Here are some links to email marketing list opt-in pages. I won’t bother describing the type of product that each list promotes, when you get to their landing page that information should be self evident.

http://www.perrymarshall.com/google/index080111.htm
http://www.thesystemseminar.com/
http://www.auctionbytes.com/cab/abu
http://www.wordtracker.com/academy/newsletters
http://www.stompernet.com/
P.S. I am not a fan of giving out my address or phone number, however some email lists are starting to ask for such information in the opt-in form for their email lists. You will have to develop your own policy regarding how you wish to deal with such opt-in forms.

List Complexity

Friday, February 8th, 2008

Let’s say that you are absolutely nuts about golf, and you have decided to follow your passion and build an email list around the subject. Imagine that at this point you have built your email list up to 100,000 leads and that you have several products in your pipeline, which you plan on release in the near future. This could include a product on weight-lifting for golf, a product for improved driving, and a product for achieving putting perfection.
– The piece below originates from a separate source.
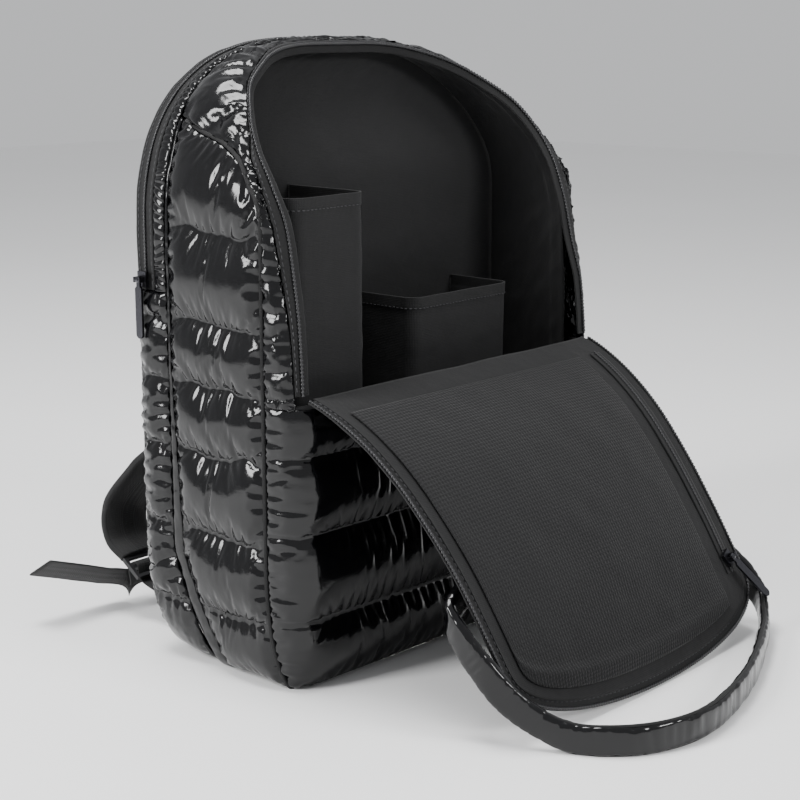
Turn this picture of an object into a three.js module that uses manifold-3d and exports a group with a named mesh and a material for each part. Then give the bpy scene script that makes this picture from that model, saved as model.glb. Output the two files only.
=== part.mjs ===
// Quilted puffer backpack, standing on its base with its front compartment unzipped and the flap folded down.
// Millimetres, +Z up, +X to the right as seen from the front, and the front faces -Y.
// The origin is the middle of the flat base. Every cloth piece is a slab between two surfaces.
import * as THREE from "three";
import { mergeVertices } from "three/addons/utils/BufferGeometryUtils.js";
import Module from "manifold-3d";

const wasm = await Module();
wasm.setup();

// Body
const BODY_WIDTH = 318;
const BODY_HEIGHT = 401;
const BODY_DEPTH = 138;
const SHOULDER_HEIGHT = 281; // where the straight sides end and the arch starts
const CROWN_HALF_WIDTH = 20; // half of the flat stretch on top
const ARCH_SQUARENESS = 2.4; // 2 is an ellipse, more is squarer
const CORNER_HEIGHT = 45; // the lower side edges round in over this height
const CORNER_REACH = 13; // how far they round in at the front
const CORNER_REAR_REACH = 34; // and at the back
const FRONT_CORNER_RADIUS = 20;
const FRONT_BOW = 3; // the front lower panel is this much fuller in its middle
const FRONT_TUCK = 7; // the front panel tucks in this much at the floor
const REAR_TUCK = 15; // the rear edge comes forward this much at the floor
const TUCK_HEIGHT = 75;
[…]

A simple way to market these 3 products would be to create an email campaign for each product and send the entire campaign to every one of your subscribers. Of course even with such a simple strategy you would want to make sure to spread out each campaign. No list will respond well to being constantly bombarded with sales pitch after sales pitch, and padding the space in between pitches with informative, and preferably unique information, on golf can only help your credibility in the eyes of your list.
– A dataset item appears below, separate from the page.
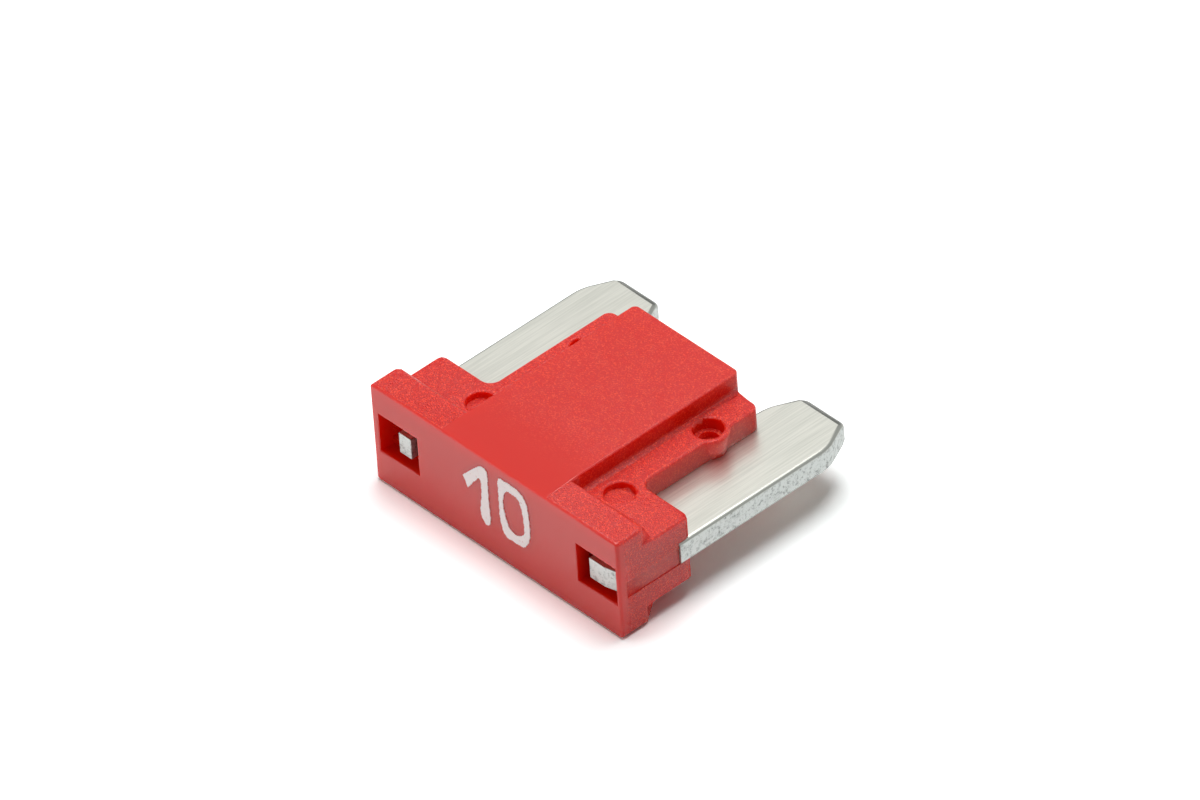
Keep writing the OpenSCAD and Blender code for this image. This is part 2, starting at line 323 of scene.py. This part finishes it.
def white_ink():
    """Pad-printed ink: matt white, thin enough for the red to tint it in spots about 0.1 mm wide."""
    spot_width = 0.12
    material, tree = new_material("white_ink_printed")
    coords = add(tree, "TexCoord").outputs["Object"]
    thin = add(tree, "TexNoise", {"Vector": coords, "Scale": per_metre(spot_width), "Detail": 2.0})
    tone = add(tree, "ValToRGB", {0: thin.outputs[0]}, [(0.2, "#E8B8B4"), (0.38, "#FFF6F4")])
    shader = add(tree, "BsdfPrincipled", {"Base Color": tone.outputs[0], "Roughness": 0.5})
    add(tree, "OutputMaterial", {"Surface": shader.outputs[0]})
    return material


def table_white():
    """Matt white table: it takes the shadow, and unshadowed it shows as plain white."""
    material, tree = new_material("table_white_matt")
    paint = add(tree, "BsdfDiffuse", {
        "Color": seen_level(tree, FLOOR_GREY, FLOOR_SHOWN, FLOOR_MIRRORED),
    })
    add(tree, "OutputMaterial", {"Surface": paint.outputs[0]})
    return material


def card_grey():
    """Matt grey card."""
    material, tree = new_material("card_grey_matt")
    paint = add(tree, "BsdfDiffuse", {"Color": linear("#A8A8A8")})
    add(tree, "OutputMaterial", {"Surface": paint.outputs[0]})
    return material


def merged_copy(node, cuts=()):
    """A CAD node's mesh in millimetres, its triangles joined and its flat faces made whole.

    Each cut is a distance from the window face at which the faces are divided.
    """
    flat_within = math.radians(0.5)
    shape = bmesh.new()
    shape.from_mesh(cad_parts[node].data)
    bmesh.ops.scale(shape, vec=(1 / MM,) * 3, verts=shape.verts)
    bmesh.ops.remove_doubles(shape, verts=shape.verts, dist=SAME_POINT)
    bmesh.ops.dissolve_limit(shape, angle_limit=flat_within, verts=shape.verts, edges=shape.edges)
    for distance in cuts:
        whole = [*shape.verts, *shape.edges, *shape.faces]
        bmesh.ops.bisect_plane(shape, geom=whole, plane_co=(0, FRONT_Y + distance, 0), plane_no=(0, 1, 0))
    mesh = bpy.data.meshes.new(node)
    shape.to_mesh(mesh)
    shape.free()
    return mesh


def read(collection, name, width=1, kind=np.float32):
    """One property of all items of a mesh's collection as an array."""
    values = np.zeros(len(collection) * width, kind)
    collection.foreach_get(name, values)
    return values.reshape(-1, width) if width > 1 else values


def places(points):
    """Distances of points sideways from the part's middle, from the window face and up from mid height."""
    return np.abs(points[:, 0]), points[:, 1] - FRONT_Y, points[:, 2] - MID_Z


# A mesh's edges: middles, which run level and which upright, both faces' normals, which edges stand out,
# and the angle between the normals in degrees
Edges = namedtuple("Edges", "middles level upright normals stands_out bend")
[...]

A more complicated marketing strategy would be to divide up your list into a main list with several sub-lists. So you might send an email to your main list telling them that you have special information for anyone interested in efficient weight lifting for golf, which will add yards to their drives and fairway shots, even without a touch of improvement to their technique! This email would contain a link for anyone interested to follow.

Anyone who clicks on this link will be brought to a second opt-in page where they will have the option to become a member of the sub-list for “weight-lifting for golf.” Of course I would not advise you to use the term “sub-list” anywhere on this web-page, just some brief information to pique there curiosity, and get them to sign up.

Once your “weight-lifting for golf” email marketing campaign is completed you can send it to your sub-list. Please not that by campaign I mean a series of 5 to 7 emails designed not to inform but specifically to sell. At the same time you send your campaign to your sub-list you can send a brief series of sales letters, between 1 and 3 to your main list to try to encourage some extra sales.

Breaking up your email list in this way tends to cause better results in terms of conversion rate as opposed to treating all members of your lists as equals. You are always going to get a higher conversion rate emailing to your list of pre-qualified golf leads then you would to a list of 100,000 members of the general public. The reason is that your list represents leads that are pre-qualified based on the specific interest of golfing. It is the specific interest of the lead that gives it its value, and in a market as wide as golfing related products, there are bound to be even more specific interests which can be unearthed.